Question: are variables A and B positively or negatively correlated? Also: when you run the regression, are the signs of the coefficients for A and B opposite (assuming A&B positively correlated). With multicollinearity, there’s not much you can do other than a) eliminate a variable, b) find a common factor for each variable (and eliminate one or both), or c) expand your data sample. Fancier software won’t really solve this problem. It’s just that there’s not enough information in your dataset to tease out the separate effects of your variables. However, multicollinearity doesn’t bias your estimates, it’s just that your standard errors are larger than they would be if you didn’t have multicollinearity.

bchadwick: Thanks for the response. I’m a little busy right now, but when I get the time I’ll respond. Thanks agian

bchadwick Wrote: ------------------------------------------------------- > > However, multicollinearity doesn’t bias your > estimates, it’s just that your standard errors are > larger than they would be if you didn’t have > multicollinearity. ^ The key. Do you really care that you have multicollinearity? Economists trying to explain the universe care about multicollinearity but people trying to predict gold prices don’t.

Just remove one of the explanatory variables and u shld be fine

But that’s a bad approach. Read bchadwick’s post again. If the two explain more than one, you should use them both (probably).

If all you care about is the prediction, then if both variables explain more, just leave them in and go ahead. As Joey said. You should check if the adjusted R^2 goes down when you remove one of the two variables, just to make sure. You might need to be careful if you care about interpreting “explanatory factors” from regression results with multicollinearity. For example, if variable A and variable B are highly positively correlated, sometimes you get situations where the coefficient of variable A is significant and very positive and the coefficient of variable B is significant and very negative. In those situations, the signs of these coefficients can be highly sensitive to sampling error, in that small changes in your data set (removing a case or two, or adding one) lead to each of the coefficients changing signs suddenly (variable A suddenly has a negative coefficient and variable B is positive). That obviously causes problems if it’s important for you to say that A has such and such an effect on Y and B has this other independent effect on Y. The interpretation of that kinds of result is usually just that both variables are relevant, but it is too difficult to say which one dominates. Then you’d remove one variable to figure out how each one would act independently to get some feeling for general direction and magnitude of each, but you’d have both variables in there for making your predictions. And obviously, you’d want some theoretical reason that both A and B ought to be in the regression in the first place.

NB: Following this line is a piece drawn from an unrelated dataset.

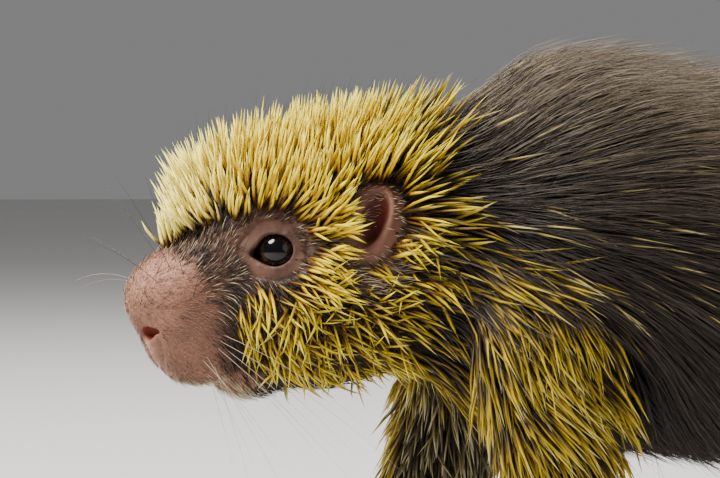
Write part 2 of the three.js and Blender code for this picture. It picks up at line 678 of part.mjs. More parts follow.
function tryQuill(coat, root, normal, lie, attempt) {
  const share = root.y < neckBack ? THREE.MathUtils.clamp(coatDepth(root) / 12, 0.5, 1) : 1;
  const length = between(coat.length) * share * (1 - 0.06 * attempt);
  const front = root.y < neckBack ? smoothstep(-root.y, 126, 146) : 0;
  const top = root.y < neckBack ? Math.max(0, normal.z) : 0;
  const lift = lerp(between(coat.lift) + 0.35 * top, 1.4, front) + 0.08 * attempt;
  const side = lie.clone().cross(normal);
  const direction = lie
    .clone()
    .multiplyScalar(Math.cos(lift))
    .addScaledVector(normal, Math.sin(lift))
    .addScaledVector(side, 0.3 * (random() - 0.5))
    .normalize();
  return {
    form: (margin) => quillForm(root, direction, length, coat.radius, margin),
    beads: quillBeads(root, direction, length, coat.radius),
  };
}

function tryLock(coat, root, guide, attempt) {
  const thin = guide === trunkGuide ? lerp(0.5, 1, smoothstep(root.z, 62, 90)) : 1;
  const rise = between(coat.rise) * thin * (1 + 0.08 * attempt);
  const length = between(coat.length) * (1 - 0.05 * attempt);
  const line = lockLine(root, guide, length, rise, 0.3 * (random() - 0.5));
  return { form: (margin) => lockForm(line, coat.width, margin), beads: lockBeads(line, coat.width) };
}

for (const [kind, coat] of Object.entries(coats)) {
  const owner = coat.node ?? kind;
  const node = nodes.get(owner);
  const guide = guides.get(owner) ?? trunkGuide;
  const roots = [];
  const grown = [];
  for (const { at, faces } of spreadOver(node.core ?? node.solid, Math.min(...coat.spacing) / 3)) {
    const normal = outward(guide.field, at);
    if (normal.dot(faces) < 0.8 || !(grows[kind]?.(at) ?? true)) continue;
    const lie = guide.lie(at, normal);
    lie.addScaledVector(normal, -lie.dot(normal)).normalize();
    const crowded = roots.some((root) => {
      const apart = at.clone().sub(root);
      const along = apart.dot(lie);
      const across = Math.sqrt(Math.max(0, apart.lengthSq() - along * along));
      return Math.hypot(along / coat.spacing[0], across / coat.spacing[1]) < 1;
    });
    if (crowded) continue;
    for (let attempt = 0; attempt < 5; attempt++) {
      const made = coat.quill ? tryQuill(coat, at, normal, lie, attempt) : tryLock(coat, at, guide, attempt);
      if (made.beads.some((bead) => nearBead(owner, bead)) || meetsOther(owner, made.form(gap))) continue;
      made.beads.forEach((bead) => addBead(owner, bead));
      roots.push(at);
      grown.push(made.form(0));
      break;
    }
  }
  for (const solid of grown) inPlace.push({ name: owner, solid, box: solid.boundingBox() });
  node.core ??= node.solid;
  node.solid = largest(wasm.Manifold.union([node.solid, ...grown]));
}

// Assembly, moved so that the origin is under the middle of the animal
const porcupine = new THREE.Group();
for (const [name, { solid, material }] of nodes) {
  const mesh = new THREE.Mesh(geometryOf(solid), material);
  mesh.name = name;
  porcupine.add(mesh);
}
const extent = new THREE.Box3().setFromObject(porcupine);
const middle = extent.getCenter(point(0, 0, 0));
porcupine.position.set(-middle.x, -middle.y, -extent.min.z);

export default porcupine;
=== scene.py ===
# A hairy dwarf porcupine, life-size, as a still museum model.
# Shapes are worked out in millimetres in the animal's own frame: it faces -Y and its left side is +X.
import math

import bpy
import numpy as np
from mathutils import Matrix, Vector


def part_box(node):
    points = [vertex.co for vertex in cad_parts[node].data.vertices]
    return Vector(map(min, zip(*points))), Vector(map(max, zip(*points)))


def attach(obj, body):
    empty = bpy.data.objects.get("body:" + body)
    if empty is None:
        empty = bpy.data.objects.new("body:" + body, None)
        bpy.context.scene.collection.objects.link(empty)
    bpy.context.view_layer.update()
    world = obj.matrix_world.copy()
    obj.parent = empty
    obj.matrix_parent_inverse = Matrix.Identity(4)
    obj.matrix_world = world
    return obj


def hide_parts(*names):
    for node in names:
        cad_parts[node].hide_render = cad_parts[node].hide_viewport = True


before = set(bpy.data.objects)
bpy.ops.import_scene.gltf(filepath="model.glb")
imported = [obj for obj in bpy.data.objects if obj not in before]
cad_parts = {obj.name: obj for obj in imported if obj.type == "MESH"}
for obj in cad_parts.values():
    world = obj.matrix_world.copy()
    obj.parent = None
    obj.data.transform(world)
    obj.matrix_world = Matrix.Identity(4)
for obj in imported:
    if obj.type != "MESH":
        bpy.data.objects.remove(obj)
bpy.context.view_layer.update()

# The flesh, the same forms as in the solids: centre and half sizes, mirrored where X isn't zero
headForms = {
    "cranium": ((0, -106, 118), (23, 31, 26)),
    "forehead": ((0, -127, 120), (17.5, 18, 18.5)),
    "cheek": ((13, -109, 105), (13, 23, 18)),
    "snout": ((0, -136, 106), (14.5, 17, 17)),
    "nose": ((0, -149.5, 104), (13, 14.2, 12.5)),
    "lip": ((6, -145, 91.5), (8.5, 12, 10.5)),
}
jawForms = {
    "chin": ((0, -132, 85.5), (8, 9.5, 8)),
    "jaw": ((0, -112, 91), (14, 20, 11)),
}
bodyForms = {
    "nape": ((0, -84, 117), (27, 26, 30)),
    "shoulders": ((0, -45, 115), (35, 42, 43)),
    "ribs": ((0, -2, 109), (39, 52, 44)),
    "belly": ((0, 45, 102), (42, 54, 43)),
    "rump": ((0, 88, 91), (39, 42, 41)),
}
# How widely two forms flow into each other
blends = {"head": 9, "body": 14, "jaw": 2.5, "limb": 9, "foot": 5, "toe": 1.6, "tail": 12, "ear": 2.5,
          "eyelid": 2.4, "eyeCorner": 2.0, "lidEdge": 0.45, "earEdge": 1.2, "earInside": 1.1, "tragus": 1.6,
          "earRoot": 1.5, "slit": 1.5, "nostril": 1.3}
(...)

mlpguy, from what you said, you are using only 2 explanatory variables. After some thought about the issue I am suspecting that besides contemporaneous serial correlation your model could also be a biased one, because of missing explanatory variables. In the absence of other information, your situation looks very similar to what I experienced when I was doing a project last semester. I used 3 variables, and after some discussion with the professor in charge he said that on top of contemporaneous serial correlation, my model suffered from the omitted-variable bias. Mlpguy, did u also do a hypothesis test to see if a. each variable is significant in explaning the variation in y. If 1 isnt, that u can certainly remove it from the model b. these 2 variables are jointly significant in explanaing variation in y >>“But that’s a bad approach. Read bchadwick’s post again. If the two explain more than one, you should use them both (probably).” --> Not too sure about this, but say, after using the 2 explanatory variables, the adj. R2 is 0.999, and you want to do a forecasting, this will be a very very bad model to do a forecasting with an overfitted model. And in the absence of other information (since he did not mention anything abt. doing a significance test) I guess we probably cant tell exactly whether or not he shld drop the variable…my 0.02 after giving it a bit more thought. Btw I am curious, how do u test for serial correlation using excel? I usually use eviews and I read the DW stat from the output…if u want i could send u a cracked version of it.

Say what? I didn’t see any mention of serial correlation anywhere. Why would we think that is a problem? Why would you think there is “omitted-variable bias”? We don’t even know what the project is about. Multicollinearity is not a sign of model bias, just that lots of information is shared among our independent variables. If the adj R^2 is 0.999 your “overfitted” model is very likely to be an excellent forecasting model. You are missing the point of bchadwicks post (also the content of LII on multicollinearity). If you have multicollinearity in your model, your model is not good at explanation, i.e., you can’t tell much about the relationship between any individual IV and the DV. However, multicollinearity doesn’t affect the quality of your forecasts. To the extent that a new variable adds information, your forecasts should get better (this is not to say that adding a pile of variables makes things better). Significance tests on individual variables are not helpful in multicollinearity because the standard errors of all the estimators are inflated by the multicollinearity. BTW - Both bchadwick and I have been statistics professors.

ahh. shucks i made a terrible mistake by confusing serial correl. with multicollinearity. what was i thinking abt.sorry abt the terrible msitake… the thing about omitted variable bias was not intended to be lumped together with serial correlation/multicollinearity…was just trying to point out that it could be one of the problems that his model has unless he is working on some school project and the model was specified… Joey, I am wondering why the overfitted model makes a good forecast. My crude understanding is that the more variables there are the variance explodes and the RMSE increases? Can’t seem to reconcile the stmt that the “overfitted” mmodel is likely to be an excellent forecasting model with what I learnt in class…would be great if you could enlighten me on that.

Darn I could not edit my post. >> "Significance tests on individual variables are not helpful in multicollinearity because the standard errors of all the estimators are inflated by the multicollinearity. " Perfectly understood cos I understand that the OLS estimator is still BLUE with multicollinearity but the S.E. of the OLS estimators are screwed. But if the correct model was Y=aX1+bX2+ epsilon, and if there is collinearity, the t test should still be valid if it was done separately on each of the variables X1 and X2? i.e. do the regression Y=aX1+u, and get the p-value of X1, and do a second regression Y=bX2+w, and get the p-value of X2? I thought that’s the way to get about doing it?

Hydrogen Rainbow is a great name. It makes me want to eat granola and hug random people.